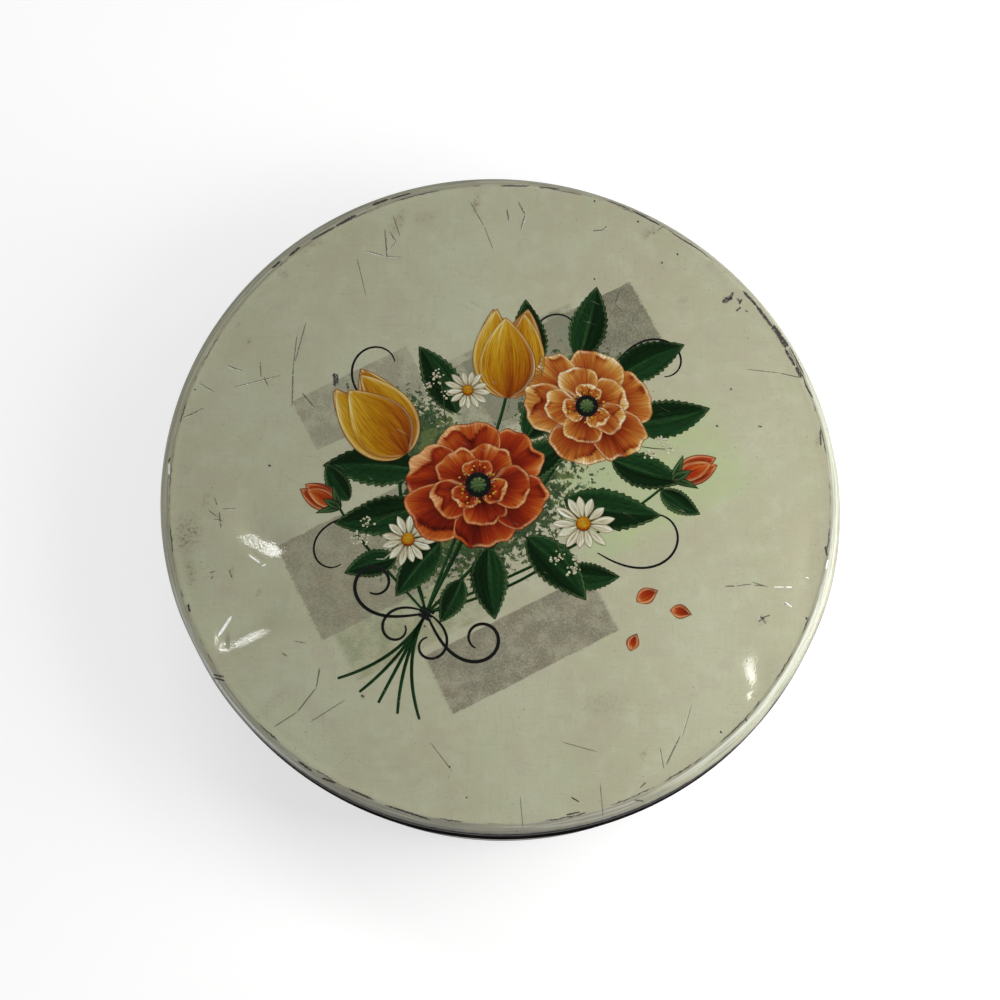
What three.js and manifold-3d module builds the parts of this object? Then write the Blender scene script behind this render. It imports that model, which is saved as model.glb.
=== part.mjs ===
// A round keepsake tin with a slip lid, made of three sheets of tinplate: lid, body wall and base.
// Millimetres, +Z up. The tin stands on its base seam at z = 0, and the origin is under its middle.
import * as THREE from "three";
import { mergeVertices } from "three/addons/utils/BufferGeometryUtils.js";
import Module from "manifold-3d";

// Driving dimensions of the whole tin
const lidDiameter = 254;
const overallHeight = 60;
const tinplateThickness = 0.28;

// The lid's shoulder, skirt and the curl that hides the skirt's raw edge
const lidShoulderRadius = 4;
const lidSkirtHeight = 21;
const lidCurlDiameter = 2;
const lidCurlTurn = 290;

// How loosely the lid slips over the body's bead, and how it sits on it
const lidSlipClearance = 0.3;
const lidSeatGap = 0.3;

// The bead at the body's mouth
const bodyBeadDiameter = 2;
const bodyBeadTurn = 290;

// The upright lock seam at the back of the body, folded inwards
const lockSeamWidth = 5;
const lockSeamFoldDepth = 0.5;
const lockSeamEndGap = 0.8;

// The double seam that joins the base to the body
const seamHeight = 3.4;
const seamFoldGap = 0.1;
const seamCornerRadius = 0.4;
const seamHookLength = 1.5;
const basePanelDepth = 3.8;
const basePanelBendRadius = 1;

// How finely the round shapes are faceted
const turnSegments = 60;
const curlStep = 30;
const foldStep = 45;
const shoulderStep = 18;
const lockSeamArcSteps = 2;

// Sizes that follow from those above
const halfSheet = tinplateThickness / 2;
const lidRadius = lidDiameter / 2;
const lidCurlRadius = lidCurlDiameter / 2;
const lidRimHeight = overallHeight - lidSkirtHeight;
const beadRadius = bodyBeadDiameter / 2;
const beadCentre = lidRadius - lidCurlDiameter - lidSlipClearance - beadRadius;
const foldPitch = tinplateThickness + seamFoldGap;

// Middle radii of the five layers of the double seam, from the inside out
const bodyWallMiddle = beadCentre - beadRadius + halfSheet;
const chuckWallMiddle = bodyWallMiddle - foldPitch;
const coverHookMiddle = bodyWallMiddle + foldPitch;
const bodyHookMiddle = coverHookMiddle + foldPitch;
const seamWallMiddle = bodyHookMiddle + foldPitch;

// Enamels and bare metal
const creamEnamel = { color: 0xaaa78c, roughness: 0.35, metalness: 0 };
const blackEnamel = { color: 0x1a1716, roughness: 0.4, metalness: 0 };
const bareTinplate = { color: 0xb4b3ad, roughness: 0.35, metalness: 1 };

const radians = THREE.MathUtils.degToRad;

// Points of a round bend in a sheet's section, as (radius, height), at steps no wider than the given one.
function bend(centreRadius, centreHeight, bendRadius, fromAngle, toAngle, step) {
  const steps = Math.ceil(Math.abs(toAngle - fromAngle) / step);
  return Array.from({ length: steps + 1 }, (_, i) => {
    const angle = radians(fromAngle + ((toAngle - fromAngle) * i) / steps);
    return new THREE.Vector2(
      centreRadius + bendRadius * Math.cos(angle),
      centreHeight + bendRadius * Math.sin(angle),
    );
  });
}

// The closed outline of a sheet, from the middle line of its section: each point moves half a sheet to
// either side along the corner's bisector, and a line that starts on the axis leaves its outline open there.
function sheetOutline(middleLine) {
  const sides = [1, -1].map((side) =>
    middleLine.map((point, i) => {
      const before = middleLine[Math.max(i - 1, 0)];
      const after = middleLine[Math.min(i + 1, middleLine.length - 1)];
      const arriving = (i > 0 ? point.clone().sub(before) : after.clone().sub(point)).normalize();
      const leaving = (after !== point ? after.clone().sub(point) : arriving.clone()).normalize();
      const along = arriving.clone().add(leaving).normalize();
      const reach = (side * halfSheet) / along.dot(arriving);
      return new THREE.Vector2(point.x - along.y * reach, point.y + along.x * reach);
    }),
  );
  const outline = [...sides[0], ...sides[1].reverse()];
  if (THREE.ShapeUtils.area(outline) < 0) outline.reverse();
  if (middleLine[0].x === 0) {
    const onAxis = outline.findIndex((point, i) => point.x === 0 && outline.at(i - 1).x === 0);
    return [...outline.slice(onAxis), ...outline.slice(0, onAxis)];
  }
  return [...outline, outline[0].clone()];
}

// A sheet turned round the upright axis of the tin.
function turnedSheet(middleLine) {
  return new THREE.LatheGeometry(sheetOutline(middleLine), turnSegments).rotateX(radians(90));
}

// The lid's section: panel, shoulder, skirt and inward curl.
function lidGeometry() {
  return turnedSheet([
    new THREE.Vector2(0, overallHeight - halfSheet),
    ...bend(
      lidRadius - lidShoulderRadius,
      overallHeight - lidShoulderRadius,
      lidShoulderRadius - halfSheet,
      90,
      0,
      shoulderStep,
    ),
    ...bend(
      lidRadius - lidCurlRadius,
      lidRimHeight + lidCurlRadius,
      lidCurlRadius - halfSheet,
      0,
      -lidCurlTurn,
      curlStep,
    ),
  ]);
}

// The height at which the bead lies a seat's gap below the lid's panel, or below its shoulder where the
// bead reaches out under the bend.
function beadHeight() {
  const hollowRadius = lidShoulderRadius - tinplateThickness - lidSeatGap - beadRadius;
  const reachOut = Math.max(beadCentre - (lidRadius - lidShoulderRadius), 0);
  const rise = Math.sqrt(Math.max(hollowRadius ** 2 - reachOut ** 2, 0));
  return overallHeight - lidShoulderRadius + rise;
}

// The body's section: hook at the foot, wall and outward bead at the mouth.
function bodyWallSheet() {
  const hookBend = (bodyHookMiddle - bodyWallMiddle) / 2;
  const hookBendHeight = tinplateThickness + seamFoldGap + halfSheet + hookBend;
  return turnedSheet([
    new THREE.Vector2(bodyHookMiddle, hookBendHeight + seamHookLength),
    ...bend((bodyHookMiddle + bodyWallMiddle) / 2, hookBendHeight, hookBend, 0, -180, foldStep),
    ...bend(beadCentre, beadHeight(), beadRadius - halfSheet, 180, 180 - bodyBeadTurn, curlStep),
  ]);
}

// The lock seam: a folded strip on the inside of the wall, from above the base to under the bead.
function lockSeamStrip() {
  const inner = bodyWallMiddle - halfSheet - lockSeamFoldDepth;
  const halfAngle = lockSeamWidth / 2 / bodyWallMiddle;
  const back = radians(90);
  const foot = seamHeight + basePanelDepth + lockSeamEndGap;
  const section = new THREE.Shape()
    .absarc(0, 0, bodyWallMiddle, back - halfAngle, back + halfAngle, false)
    .absarc(0, 0, inner, back + halfAngle, back - halfAngle, true);
  return new THREE.ExtrudeGeometry(section, {
    depth: beadHeight() - lockSeamEndGap - foot,
    bevelEnabled: false,
    curveSegments: lockSeamArcSteps,
  }).translate(0, 0, foot);
}

// The base's section: raised panel, chuck wall, the flat that the tin stands on, seam wall and cover hook.
function baseGeometry() {
  const cornerHeight = halfSheet + seamCornerRadius;
  const topBend = (seamWallMiddle - coverHookMiddle) / 2;
  const topBendHeight = seamHeight - halfSheet - topBend;
  return turnedSheet([
    new THREE.Vector2(0, basePanelDepth + halfSheet),
    ...bend(
      chuckWallMiddle - basePanelBendRadius,
      basePanelDepth + halfSheet - basePanelBendRadius,
      basePanelBendRadius,
      90,
      0,
      foldStep,
    ),
    ...bend(chuckWallMiddle + seamCornerRadius, cornerHeight, seamCornerRadius, 180, 270, foldStep),
    ...bend(seamWallMiddle - seamCornerRadius, cornerHeight, seamCornerRadius, 270, 360, foldStep),
    ...bend((seamWallMiddle + coverHookMiddle) / 2, topBendHeight, topBend, 0, 180, foldStep),
    new THREE.Vector2(coverHookMiddle, topBendHeight - seamHookLength),
  ]);
}

const wasm = await Module();
wasm.setup();

// A closed geometry as a solid that can be joined to others.
function solidFrom(geometry) {
  const bare = geometry.clone().deleteAttribute("normal").deleteAttribute("uv");
  const merged = mergeVertices(bare);
  return new wasm.Manifold(
    new wasm.Mesh({
      numProp: 3,
      vertProperties: merged.attributes.position.array,
      triVerts: new Uint32Array(merged.index.array),
    }),
  );
}

// A joined solid as a geometry again.
function geometryFrom(solid) {
  const mesh = solid.getMesh();
  return new THREE.BufferGeometry()
    .setAttribute("position", new THREE.BufferAttribute(mesh.vertProperties, 3))
    .setIndex(new THREE.BufferAttribute(mesh.triVerts, 1));
}

// The body wall with its lock seam folded into it.
function bodyWallGeometry() {
  return geometryFrom(solidFrom(bodyWallSheet()).add(solidFrom(lockSeamStrip())));
}

// A named piece of the tin in its own finish.
function piece(name, geometry, finish) {
  const mesh = new THREE.Mesh(geometry, new THREE.MeshStandardMaterial(finish));
  mesh.name = name;
  return mesh;
}

const tin = new THREE.Group();
tin.add(
  piece("lid_shell", lidGeometry(), creamEnamel),
  piece("body_wall", bodyWallGeometry(), blackEnamel),
  piece("base_disc", baseGeometry(), bareTinplate),
);

export default tin;
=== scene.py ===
# %% [markdown]
# # A round keepsake tin with flowers printed on its lid
# The tin is three sheets of tinplate: a slip lid, a body wall and a base. Its sizes are fixed in a measured
# frame, so this script starts by loading that frame and never moves it. Each sheet is then made again as a
# fine surface around the frame's own sizes, and gets the enamel, print and wear that make it look used.

# %% Load the measured frame
from math import comb

import bpy
import numpy as np
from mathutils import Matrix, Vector


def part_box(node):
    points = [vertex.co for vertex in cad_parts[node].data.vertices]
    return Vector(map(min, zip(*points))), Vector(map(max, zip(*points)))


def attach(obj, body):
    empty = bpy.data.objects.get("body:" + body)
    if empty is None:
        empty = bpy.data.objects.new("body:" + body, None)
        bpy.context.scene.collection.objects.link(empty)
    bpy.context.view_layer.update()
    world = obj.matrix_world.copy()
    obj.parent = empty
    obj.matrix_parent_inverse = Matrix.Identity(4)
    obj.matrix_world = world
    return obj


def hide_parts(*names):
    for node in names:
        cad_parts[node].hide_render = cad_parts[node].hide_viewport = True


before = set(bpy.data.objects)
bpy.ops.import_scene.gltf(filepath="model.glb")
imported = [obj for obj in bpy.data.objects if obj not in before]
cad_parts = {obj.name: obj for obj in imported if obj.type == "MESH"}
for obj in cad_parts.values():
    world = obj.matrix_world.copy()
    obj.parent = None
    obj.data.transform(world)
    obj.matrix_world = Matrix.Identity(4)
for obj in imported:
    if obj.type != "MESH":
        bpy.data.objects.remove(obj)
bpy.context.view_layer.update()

# %% [markdown]
# The frame is in metres, and the sheets are thin, so sizes are easier to read in millimetres. The outer sizes
# come from the frame's boxes. The few sizes that no box shows, such as the gauge of the tinplate and the
# radius of the lid's shoulder, are the ones that the tin's maker would set on the press.

# %% Read the driving sizes
mm = 0.001

lid_low, lid_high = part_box("lid_shell")
_, body_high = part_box("body_wall")
_, base_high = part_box("base_disc")

lid_radius = lid_high.x
lid_top = lid_high.z
lid_rim = lid_low.z
body_top = body_high.z
base_panel_top = base_high.z
seam_wall_radius = base_high.x

tinplate = 0.28 * mm
shoulder_radius = 4 * mm
curl_radius = 1 * mm
curl_turn = 290
bead_radius = 1 * mm
bead_turn = 290

print("lid across", round(2 * lid_radius / mm, 2), "mm, tin tall", round(lid_top / mm, 2), "mm")

# %% [markdown]
# The photograph looks down on the lid from a little in front of it. A camera is three choices: where it
# stands, what it looks at and how long its lens is. Seen from nearby the far side of the lid looks smaller
# than the near side, so the distance was found from the outline, and the lens then follows from the lid's
# size in the picture. A small shift puts the lid's middle where it is in the picture.

# %% Place the camera
photo_size = 1000
lid_middle_in_photo = (499.7, 490.0)
camera_tilt = np.radians(15.25)
camera_distance = 712 * mm
lens_length = 68.8
sensor_width = 36

lid_middle = np.array([0, 0, lid_top])
camera_right = np.array([1, 0, 0])
camera_up = np.array([0, np.cos(camera_tilt), np.sin(camera_tilt)])
camera_back = np.array([0, -np.sin(camera_tilt), np.cos(camera_tilt)])
camera_place = lid_middle + camera_distance * camera_back

camera_data = bpy.data.cameras.new("photo_camera")
camera_data.lens = lens_length
camera_data.sensor_width = sensor_width
camera_data.shift_x = 0.5 - lid_middle_in_photo[0] / photo_size
camera_data.shift_y = lid_middle_in_photo[1] / photo_size - 0.5
camera = bpy.data.objects.new("photo_camera", camera_data)
camera.location = camera_place
camera.rotation_euler = Vector(camera_back).to_track_quat("Z", "Y").to_euler()
bpy.context.scene.collection.objects.link(camera)
bpy.context.scene.camera = camera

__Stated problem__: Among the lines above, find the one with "bpy.data.objects.remove(obj)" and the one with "round(2 * lid_radius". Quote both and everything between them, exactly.

__Exercise solution__:
        bpy.data.objects.remove(obj)
bpy.context.view_layer.update()

# %% [markdown]
# The frame is in metres, and the sheets are thin, so sizes are easier to read in millimetres. The outer sizes
# come from the frame's boxes. The few sizes that no box shows, such as the gauge of the tinplate and the
# radius of the lid's shoulder, are the ones that the tin's maker would set on the press.

# %% Read the driving sizes
mm = 0.001

lid_low, lid_high = part_box("lid_shell")
_, body_high = part_box("body_wall")
_, base_high = part_box("base_disc")

lid_radius = lid_high.x
lid_top = lid_high.z
lid_rim = lid_low.z
body_top = body_high.z
base_panel_top = base_high.z
seam_wall_radius = base_high.x

tinplate = 0.28 * mm
shoulder_radius = 4 * mm
curl_radius = 1 * mm
curl_turn = 290
bead_radius = 1 * mm
bead_turn = 290

print("lid across", round(2 * lid_radius / mm, 2), "mm, tin tall", round(lid_top / mm, 2), "mm")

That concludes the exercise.